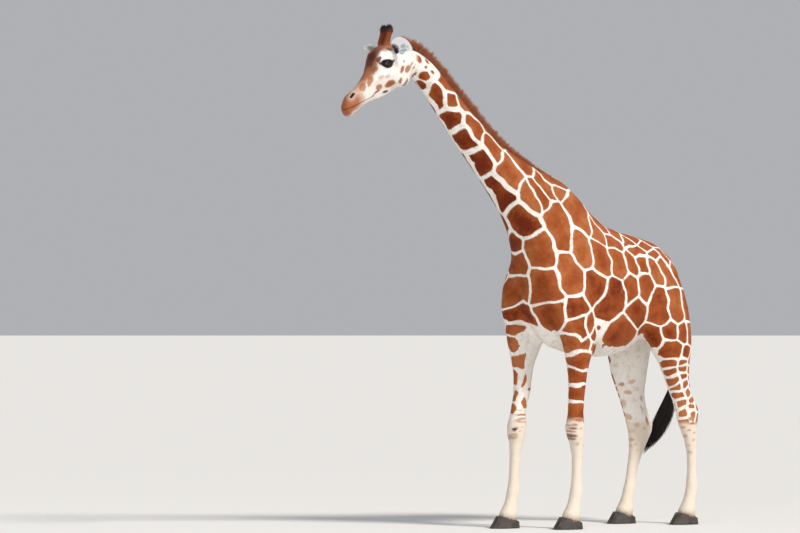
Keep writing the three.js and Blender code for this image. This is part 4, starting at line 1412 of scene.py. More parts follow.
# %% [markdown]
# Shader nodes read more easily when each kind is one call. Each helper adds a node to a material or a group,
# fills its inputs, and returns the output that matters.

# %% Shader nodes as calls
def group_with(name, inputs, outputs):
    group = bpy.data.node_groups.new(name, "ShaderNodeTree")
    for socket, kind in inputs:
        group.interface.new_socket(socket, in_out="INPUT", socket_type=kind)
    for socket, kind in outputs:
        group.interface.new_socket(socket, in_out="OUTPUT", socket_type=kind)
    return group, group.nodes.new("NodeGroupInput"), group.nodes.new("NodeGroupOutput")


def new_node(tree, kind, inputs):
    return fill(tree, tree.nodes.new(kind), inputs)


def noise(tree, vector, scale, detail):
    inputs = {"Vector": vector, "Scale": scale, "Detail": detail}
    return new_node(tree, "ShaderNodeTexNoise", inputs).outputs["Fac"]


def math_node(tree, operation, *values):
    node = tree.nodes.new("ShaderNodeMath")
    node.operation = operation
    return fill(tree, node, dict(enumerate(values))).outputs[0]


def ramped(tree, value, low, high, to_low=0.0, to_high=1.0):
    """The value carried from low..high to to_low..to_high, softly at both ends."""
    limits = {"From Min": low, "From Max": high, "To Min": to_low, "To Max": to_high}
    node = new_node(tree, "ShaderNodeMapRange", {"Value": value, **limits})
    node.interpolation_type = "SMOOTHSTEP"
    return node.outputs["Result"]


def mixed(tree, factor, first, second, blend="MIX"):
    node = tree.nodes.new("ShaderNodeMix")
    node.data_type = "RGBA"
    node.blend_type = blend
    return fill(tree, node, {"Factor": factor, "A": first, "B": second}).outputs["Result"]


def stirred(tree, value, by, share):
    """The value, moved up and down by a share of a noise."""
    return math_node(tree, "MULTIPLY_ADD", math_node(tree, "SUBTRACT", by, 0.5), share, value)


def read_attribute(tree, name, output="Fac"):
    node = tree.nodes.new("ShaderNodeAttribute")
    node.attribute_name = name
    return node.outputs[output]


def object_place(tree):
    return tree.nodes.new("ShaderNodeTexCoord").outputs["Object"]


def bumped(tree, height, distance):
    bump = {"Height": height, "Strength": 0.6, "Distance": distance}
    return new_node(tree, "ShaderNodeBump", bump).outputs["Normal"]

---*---

Problem to work on.
Go back to the listing above and please repeat it exactly.

Answer to the task.
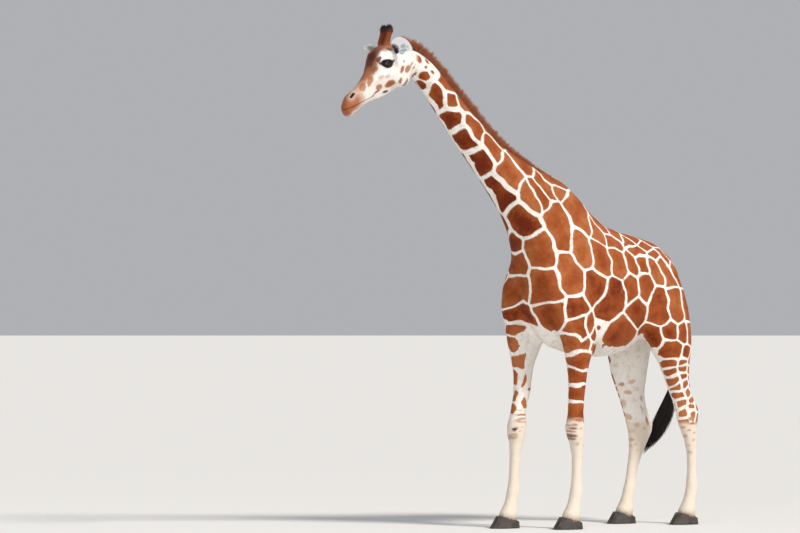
Keep writing the three.js and Blender code for this image. This is part 4, starting at line 1412 of scene.py. More parts follow.
# %% [markdown]
# Shader nodes read more easily when each kind is one call. Each helper adds a node to a material or a group,
# fills its inputs, and returns the output that matters.

# %% Shader nodes as calls
def group_with(name, inputs, outputs):
    group = bpy.data.node_groups.new(name, "ShaderNodeTree")
    for socket, kind in inputs:
        group.interface.new_socket(socket, in_out="INPUT", socket_type=kind)
    for socket, kind in outputs:
        group.interface.new_socket(socket, in_out="OUTPUT", socket_type=kind)
    return group, group.nodes.new("NodeGroupInput"), group.nodes.new("NodeGroupOutput")


def new_node(tree, kind, inputs):
    return fill(tree, tree.nodes.new(kind), inputs)


def noise(tree, vector, scale, detail):
    inputs = {"Vector": vector, "Scale": scale, "Detail": detail}
    return new_node(tree, "ShaderNodeTexNoise", inputs).outputs["Fac"]


def math_node(tree, operation, *values):
    node = tree.nodes.new("ShaderNodeMath")
    node.operation = operation
    return fill(tree, node, dict(enumerate(values))).outputs[0]


def ramped(tree, value, low, high, to_low=0.0, to_high=1.0):
    """The value carried from low..high to to_low..to_high, softly at both ends."""
    limits = {"From Min": low, "From Max": high, "To Min": to_low, "To Max": to_high}
    node = new_node(tree, "ShaderNodeMapRange", {"Value": value, **limits})
    node.interpolation_type = "SMOOTHSTEP"
    return node.outputs["Result"]


def mixed(tree, factor, first, second, blend="MIX"):
    node = tree.nodes.new("ShaderNodeMix")
    node.data_type = "RGBA"
    node.blend_type = blend
    return fill(tree, node, {"Factor": factor, "A": first, "B": second}).outputs["Result"]


def stirred(tree, value, by, share):
    """The value, moved up and down by a share of a noise."""
    return math_node(tree, "MULTIPLY_ADD", math_node(tree, "SUBTRACT", by, 0.5), share, value)


def read_attribute(tree, name, output="Fac"):
    node = tree.nodes.new("ShaderNodeAttribute")
    node.attribute_name = name
    return node.outputs[output]


def object_place(tree):
    return tree.nodes.new("ShaderNodeTexCoord").outputs["Object"]


def bumped(tree, height, distance):
    bump = {"Height": height, "Strength": 0.6, "Distance": distance}
    return new_node(tree, "ShaderNodeBump", bump).outputs["Normal"]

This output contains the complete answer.